Nataleah and the Nation: Georgetown University faces its history of slavery

Nataleah Small

Georgetown University (Photo courtesy of Wikimedia)

Georgetown University, 1838: Jesuit priests Rev. Thomas Mulledy and Rev. William McSherry sold 272 enslaved people for $115,000 (today $3.3 million) to pay a debt. On September 1, 2016, the university stated a formal apology for its involvement with the slave trade and declared that it would “give admission preference to the descendants of those sold for the benefit of the school,” according to the Washington Post.

The university also chose to rename two halls on campus that were formerly named after Mulledy and McSherry. Mulledy Hall will be renamed Isaac Hall to honor the name of the first individual on the list of 272. McSherry Hall will be renamed Anne Marie Becraft Hall to honor the African American educator.


This decision ensued after a report written by the university’s Working Group on Slavery, Memory, and Reconciliation was presented to the president of the university. The report focused on the university’s connection to the slave trade and offered a list of recommendations to help remedy its involvement.

Overall, many people are happy Georgetown is making reparations for its historic involvement with slavery; however, some believe an apology is far from adequate.

Jessica Tilson, a descendant and student at Southern University in Louisiana, was overjoyed when she learned about the renamed halls. “I love the idea. Especially the name of the buildings. Isaac is my sixth-great-grandfather…when people name buildings after people, it shows how much you value and respect them.”

Georgetown University Healy Hall
Georgetown University Healy Hall (Photo courtesy of Wikimedia)

On the other hand, Sandra Green Tomas, a descendant living in New Orleans, told the Washington Post, “Reconciliation can’t be one-sided. Apologies are nice. But apologies without actions are meaningless.”

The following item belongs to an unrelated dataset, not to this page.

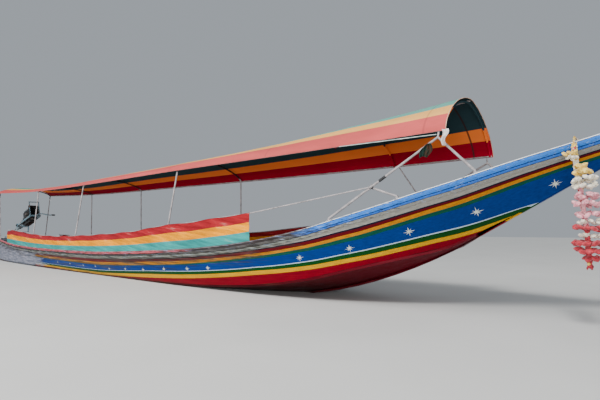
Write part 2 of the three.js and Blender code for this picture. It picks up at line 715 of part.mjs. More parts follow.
// Side curtains on the gunwale caps, and the rails along their tops
const curtainTop = (x, sign) => rowAt(CURTAIN_TOP, x)[1] - (sign > 0 ? CURTAIN_PORT_DROP : 0);
for (const [side, sign] of sides) {
  const rings = rowsBetween(hullRows, CURTAIN_FROM_X, CURTAIN_TO_X).map(([x, sheerHalf]) => {
    const low = capTop(x) + GAP;
    const high = curtainTop(x, sign);
    const foot = sheerHalf + CURTAIN_OUT;
    return [
      [x, foot, low],
      [x, foot + CURTAIN_THICK, low],
      [x, foot + CURTAIN_THICK, high],
      [x, foot, high],
    ];
  });
  addPart(`side_curtain_${side}`, loft(mirrorRings(rings, sign)), vinyl(0xd9a13c));
  const railPoint = ([x, sheerHalf]) => [x,
    (sheerHalf + CURTAIN_OUT - GAP - CURTAIN_RAIL_RADIUS) * sign, curtainTop(x, sign) - CURTAIN_RAIL_RADIUS];
  CURTAIN_RAIL_ENDS.slice(1).forEach((toX, i) => {
    const rail = rowsBetween(hullRows, CURTAIN_RAIL_ENDS[i], toX - CURTAIN_RAIL_SPLIT).map(railPoint);
    addPart(`curtain_rail_${side}_${i + 1}`, bentTube(rail, CURTAIN_RAIL_RADIUS, 8), galvanised());
  });
  const joint = strutJoint(sign);
  const start = railPoint(rowAt(hullRows, CURTAIN_TO_X));
  const head = [joint[0], joint[1] + sign * (STRUT_RADIUS + CURTAIN_RAIL_RADIUS + GAP), joint[2]];
  const past = between(start, head, 1 + RAIL_HEAD_PAST / (head[0] - start[0]));
  addPart(`curtain_stay_${side}`, bentTube([start, past], CURTAIN_RAIL_RADIUS, 8), galvanised());
}

// Stern drive, built along the shaft line and turned down to its slope about the pivot
const shaftPitch = Math.atan(SHAFT_SLOPE);
const onShaft = (geometry) => {
  geometry.rotateY(-shaftPitch);
  return geometry.translate(...PIVOT);
};

// Pedestal on the aft deck
const pedestalTop = PIVOT[2] - 250;
{
  const deckTop = hullAt(PIVOT[0]).sheerZ - AFT_DECK_DROP;
  const rise = Math.abs(hullAt(PIVOT[0] - 150).sheerZ - hullAt(PIVOT[0] + 150).sheerZ) / 2;
  const low = deckTop + GAP + rise;
  const post = box([PIVOT[0], 0, (low + pedestalTop) / 2], [POST_SIZE, POST_SIZE, pedestalTop - low]);
  const foot = box([PIVOT[0], 0, low + 20], [300, 420, 40]);
  const crown = new THREE.CylinderGeometry(90, 90, 24, 20).rotateX(Math.PI / 2)
    .translate(PIVOT[0], 0, pedestalTop - 12);
  addPart('engine_pedestal', union([post, foot, crown]), darkIron());
}

// Yoke that swivels on the pedestal and carries the trunnions
{
  const baseZ = pedestalTop + GAP;
  const base = new THREE.CylinderGeometry(85, 85, 30, 20).rotateX(Math.PI / 2)
    .translate(PIVOT[0], 0, baseZ + 15);
  const bridge = box([PIVOT[0], 0, baseZ + 30 + YOKE_PLATE / 2 - 1], [110, 2 * YOKE_HALF, YOKE_PLATE]);
  const cheeks = sides.map(([, sign]) => box(
    [PIVOT[0], sign * (YOKE_HALF - YOKE_PLATE / 2), (baseZ + 30 + PIVOT[2] + 60) / 2],
    [90, YOKE_PLATE, PIVOT[2] + 60 - baseZ - 30]));
  addPart('engine_yoke', union([base, bridge, ...cheeks]), galvanised());
}

// Cradle: two side rails, cross bars and the trunnion pins, with the frame that guards the engine
const cradleInner = YOKE_HALF - YOKE_PLATE - MOVE_GAP;
const cradleRailY = cradleInner - CRADLE_RAIL_WIDTH / 2;
{
  const length = CRADLE_FRONT - CRADLE_AFT;
  const guardAft = ENGINE_FRONT + 20;
  const pieces = [];
  for (const [, sign] of sides) {
    pieces.push(box([(CRADLE_FRONT + CRADLE_AFT) / 2, sign * cradleRailY, 0],
      [length, CRADLE_RAIL_WIDTH, CRADLE_RAIL_HEIGHT]));
    pieces.push(rod([0, sign * cradleRailY, 0], [0, sign * (cradleInner + MOVE_GAP - GAP), 0], 18, 16));
    pieces.push(rod([CRADLE_FRONT - 30, sign * cradleRailY, 0], [guardAft + 110, sign * cradleRailY, 470], 14));
  }
  pieces.push(rod([guardAft + 112, -cradleRailY - 14, 460], [guardAft + 112, cradleRailY + 14, 460], 14));
  for (const u of [CRADLE_AFT + 25, 165, CRADLE_FRONT - 25]) {
    pieces.push(box([u, 0, 0], [50, 2 * cradleRailY, CRADLE_RAIL_HEIGHT - 4]));
  }
  addPart('engine_cradle', onShaft(union(pieces)), galvanised());
}

// Engine: crankcase, head and cover as one heavy block, hung between the cradle's rails by its lugs
const lugLow = CRADLE_RAIL_HEIGHT / 2 + GAP;
{
  const length = ENGINE_FRONT - ENGINE_AFT;
  const mid = (ENGINE_FRONT + ENGINE_AFT) / 2;
  const pieces = [
    box([mid, 0, 5], [length - 130, 2 * CRANKCASE_HALF, 2 * CRANKCASE_DROP + 10]),
    box([mid - 20, 0, 215], [length - 190, 170, 180]),
    box([mid - 20, 0, 325], [length - 240, 110, 60]),
    rod([ENGINE_AFT, 0, 0], [ENGINE_AFT + 90, 0, 0], CRANKCASE_HALF - 4, 20),
    rod([ENGINE_FRONT - 80, 0, 0], [ENGINE_FRONT, 0, 0], 80, 20),
    box([mid - 180, 0, lugLow + 9], [60, 2 * cradleInner, 18]),
    box([mid + 180, 0, lugLow + 9], [60, 2 * cradleInner, 18]),
  ];
  addPart('engine_block', onShaft(union(pieces)), darkIron());
}

// Radiator that stands on the rails in front of the engine
addPart('radiator', onShaft(box([RADIATOR_AT, 0, lugLow + 170], [50, 2 * cradleInner - 20, 340])), darkIron());

// Exhaust: a pipe from the head's port side, bent up and aft
{
  const headSide = 85 + GAP;
  const at = ENGINE_AFT + 300;
  const path = [
    [at, headSide, 240],
    [at, headSide + 50, 240],
    [at - 30, headSide + 80, 270],
    [at - 110, headSide + 85, 350],
    [at - 480, headSide + 85, 420],
  ];
  addPart('exhaust', onShaft(bentTube(path, 24, 12)), darkIron());
}

// Tiller bar that comes forward from the cradle and drops to the hand
{
  const start = CRADLE_FRONT + GAP;
  const path = [[start, 0, 0], [start + 100, 0, 0], [start + 420, 0, -70], [start + 900, 0, -260],
    [TILLER_REACH, 0, -400]];
  addPart('tiller_bar', onShaft(bentTube(path, 17, 12)), galvanised());
}

// Shaft tube with its bearing blocks, stay and skeg
{
  const end = -SHAFT_LENGTH;
  const skeg = new THREE.Shape();
  skeg.moveTo(end + 640, -10);
  skeg.lineTo(end + 40, -PROPELLER_RADIUS * 0.55);
  skeg.lineTo(end - 60, -PROPELLER_RADIUS - 35);
  skeg.lineTo(end + 20, -PROPELLER_RADIUS - 45);
  skeg.lineTo(end + 260, -120);
  skeg.lineTo(end + 700, -25);
  const blade = new THREE.ExtrudeGeometry(skeg, { depth: 10, bevelEnabled: false });
  blade.rotateX(Math.PI / 2);
  blade.translate(0, 5, 0);
  const pieces = [
    rod([CRADLE_AFT - GAP, 0, 0], [end, 0, 0], SHAFT_RADIUS, 16),
    rod([CRADLE_AFT - GAP, 0, 0], [CRADLE_AFT - 120, 0, 0], SHAFT_RADIUS + 26, 16),
    rod([end, 0, 0], [end + 180, 0, 0], SHAFT_RADIUS + 10, 16),
    blade,
  ];
  addPart('shaft_tube', onShaft(union(pieces)), galvanised());
}

// Propeller: a hub with two twisted blades
{
  const start = -SHAFT_LENGTH - GAP;
  const hub = rod([start, 0, 0], [start - 110, 0, 0], 30, 16);
  const bladeFor = (turn) => {
    const rings = [20, 60, 100, 140, PROPELLER_RADIUS].map((r) => {
      const twist = Math.atan2(70, r);
      const chord = 78 * Math.sin(Math.PI * Math.min(0.93, 0.25 + 0.62 * (r / PROPELLER_RADIUS)));
      const thick = 9 - 5 * (r / PROPELLER_RADIUS);
      const corners = [[-1, -1], [1, -1], [1, 1], [-1, 1]];
      return corners.map(([a, b]) => {
        const along = (a * chord) / 2;
        const out = (b * thick) / 2;
        const u = start - 55 + along * Math.sin(twist) - out * Math.cos(twist);
        const y = along * Math.cos(twist) + out * Math.sin(twist);
        return [u, y * Math.cos(turn) - r * Math.sin(turn), y * Math.sin(turn) + r * Math.cos(turn)];
      });
    });
    return loft(rings);
  };
  addPart('propeller', onShaft(union([hub, bladeFor(0.9), bladeFor(0.9 + Math.PI)])), material(0xb08d45, 0.35, 0.9));
}

// Bow garland: a flower chain laid over both gunwales, whose starboard end hangs down beside the bow
{
  const h = hullAt(GARLAND_X);
  const side = h.sheerHalf + GUNWALE_PROUD;
  const top = h.sheerZ + GUNWALE_CAP + GARLAND_RADIUS / Math.cos(capPitch(GARLAND_X)) - 1;
  const fall = side + GARLAND_RADIUS + 20;
  const path = [
    [GARLAND_X + 95, -fall - 6, top - GARLAND_LENGTH],
    [GARLAND_X + 85, -fall - 8, top - 0.75 * GARLAND_LENGTH],
    [GARLAND_X + 45, -fall - 4, top - 0.45 * GARLAND_LENGTH],
    [GARLAND_X + 10, -fall - 2, top - 0.2 * GARLAND_LENGTH],
    [GARLAND_X, -fall, top - 70],
    [GARLAND_X, -side - 18, top],
    [GARLAND_X, -side + 20, top],
    [GARLAND_X, side - 20, top],
    [GARLAND_X, side + 18, top],
    [GARLAND_X, fall, top - 70],
    [GARLAND_X + 4, fall + 4, top - 220],
  ];
  addPart('bow_garland', bentTube(path, GARLAND_RADIUS, 8), vinyl(0xe7d9b0));
}

export default model;
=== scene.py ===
import math
import random

import bpy
from mathutils import Matrix, Vector, noise


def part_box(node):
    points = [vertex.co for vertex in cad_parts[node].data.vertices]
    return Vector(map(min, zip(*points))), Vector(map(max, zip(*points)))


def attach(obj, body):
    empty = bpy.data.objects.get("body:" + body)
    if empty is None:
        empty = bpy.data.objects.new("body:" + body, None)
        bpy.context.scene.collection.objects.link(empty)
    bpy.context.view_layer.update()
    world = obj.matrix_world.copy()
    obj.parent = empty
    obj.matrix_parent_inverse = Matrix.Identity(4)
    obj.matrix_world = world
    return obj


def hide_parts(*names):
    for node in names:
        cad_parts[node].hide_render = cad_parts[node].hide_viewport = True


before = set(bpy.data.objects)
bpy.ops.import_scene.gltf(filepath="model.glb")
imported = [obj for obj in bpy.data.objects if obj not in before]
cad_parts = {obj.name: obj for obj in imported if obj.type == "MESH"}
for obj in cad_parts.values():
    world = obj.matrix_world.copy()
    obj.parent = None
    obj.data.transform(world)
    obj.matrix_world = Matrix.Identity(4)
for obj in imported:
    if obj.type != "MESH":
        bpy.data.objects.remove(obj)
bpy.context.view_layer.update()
random.seed(7)

# Camera: a metre above the waterline off the starboard bow, level with the gunwale, looking aft along
# the boat. The lens, place and pitch come from the photograph's own vanishing points.
CAMERA_PLACE = (8.4, -5.58, 0.97)
CAMERA_LENS = 27.0
CAMERA_PITCH = math.radians(3.81)
CAMERA_HEADING = math.atan2(0.6361, 0.7716)

bpy.ops.object.camera_add(
    location=CAMERA_PLACE, rotation=(math.pi / 2 + CAMERA_PITCH, 0, CAMERA_HEADING)
)
camera = bpy.context.object
camera.data.lens = CAMERA_LENS
camera.data.sensor_width = 36.0
bpy.context.scene.camera = camera


# Side planking: long carvel planks of hardwood on each side, filled flush, undercoated and then
# brush painted by hand in lengthwise bands of oil enamel. The planks are nailed to the ribs.

# Hull lines, in metres: x, half width and height of the sheer, half width and height of the chine,
# and height of the keel line.
HULL_LINES = [
    (-8.500, 0.540, 0.725, 0.450, 0.055, -0.075),
    (-7.700, 0.680, 0.660, 0.545, 0.025, -0.115),
    (-6.450, 0.745, 0.545, 0.640, -0.010, -0.160),
    (-4.800, 0.820, 0.488, 0.720, -0.025, -0.190),
    (-3.000, 0.870, 0.474, 0.765, -0.025, -0.200),
    (-0.900, 0.910, 0.489, 0.790, -0.010, -0.200),
    (1.340, 0.945, 0.586, 0.800, 0.030, -0.180),
    (2.470, 0.940, 0.662, 0.790, 0.075, -0.130),
    (3.620, 0.935, 0.785, 0.765, 0.165, -0.040),
    (4.560, 0.930, 0.946, 0.720, 0.315, 0.115),
    (5.170, 0.915, 1.095, 0.640, 0.470, 0.280),
    (5.760, 0.890, 1.245, 0.480, 0.622, 0.488),
    (6.280, 0.830, 1.390, 0.260, 0.765, 0.720),
    (6.600, 0.770, 1.480, 0.100, 0.928, 0.893),
    (7.180, 0.580, 1.670, 0.062, 1.222, 1.220),
    (7.880, 0.330, 1.885, 0.060, 1.622, 1.620),
    (8.420, 0.150, 2.060, 0.059, 1.882, 1.880),
    (8.900, 0.075, 2.230, 0.058, 2.112, 2.110),
]
STERN_X = HULL_LINES[0][0]
BOW_X = HULL_LINES[-1][0]
PLANK_THICK = 0.028
HULL_STATIONS = 150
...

This stance made by the university has resulted in an important conversation. Although some would like to believe we live in a post-racial society, the fact of the matter is we are still witnessing the effects of this brutal time in history. The actions that have taken place this past year are a stark reminder of this reality. The Black Lives Matter movement, protests against police brutality and riots across the country have taken place in retaliation to racism and race-based violence in the US.

The enslavement of people left a 245-year-old scar across the face of American history. Times have changed, but healing is still taking place.

Although many people are divided over whether or not Georgetown University did enough by stating an apology, offering preferential treatment, and renaming two buildings, it is important to acknowledge that initial responses to problems rarely satisfy everyone. Some may think that this initial step was too small, others may view it as a giant, progressive leap. Either way, it was a step in the right direction.

Georgetown University Seal
Georgetown University Seal (Photo courtesy of Wikimedia)

Big changes rarely take place overnight. It takes hard work, effort and dedication to a common cause to enact lasting change upon society. Yet it is important to note that the steps taken by Georgetown have resulted in a national conversation. What no one was talking about two months ago, or may have been talking about without a platform, has now been placed in the national spotlight. A historically Jesuit university admitted to an important, albeit shameful, part of their history. Students, faculty, and community members came together, created a plan, and took action. The university system became a forum for social justice—what institutions of higher learning should be known for.

According to the Washington Post, other reputable American universities like Brown University and the University of Virginia have acknowledged their involvement with the slave trade. However, neither university has attempted to offer reparations to families of formerly enslaved people. Perhaps Georgetown’s apology and action will signal other universities to follow suit.

Maybe this is the beginning of a new era of healing in American history. One more step toward fulling the promise of creating “a more perfect union.”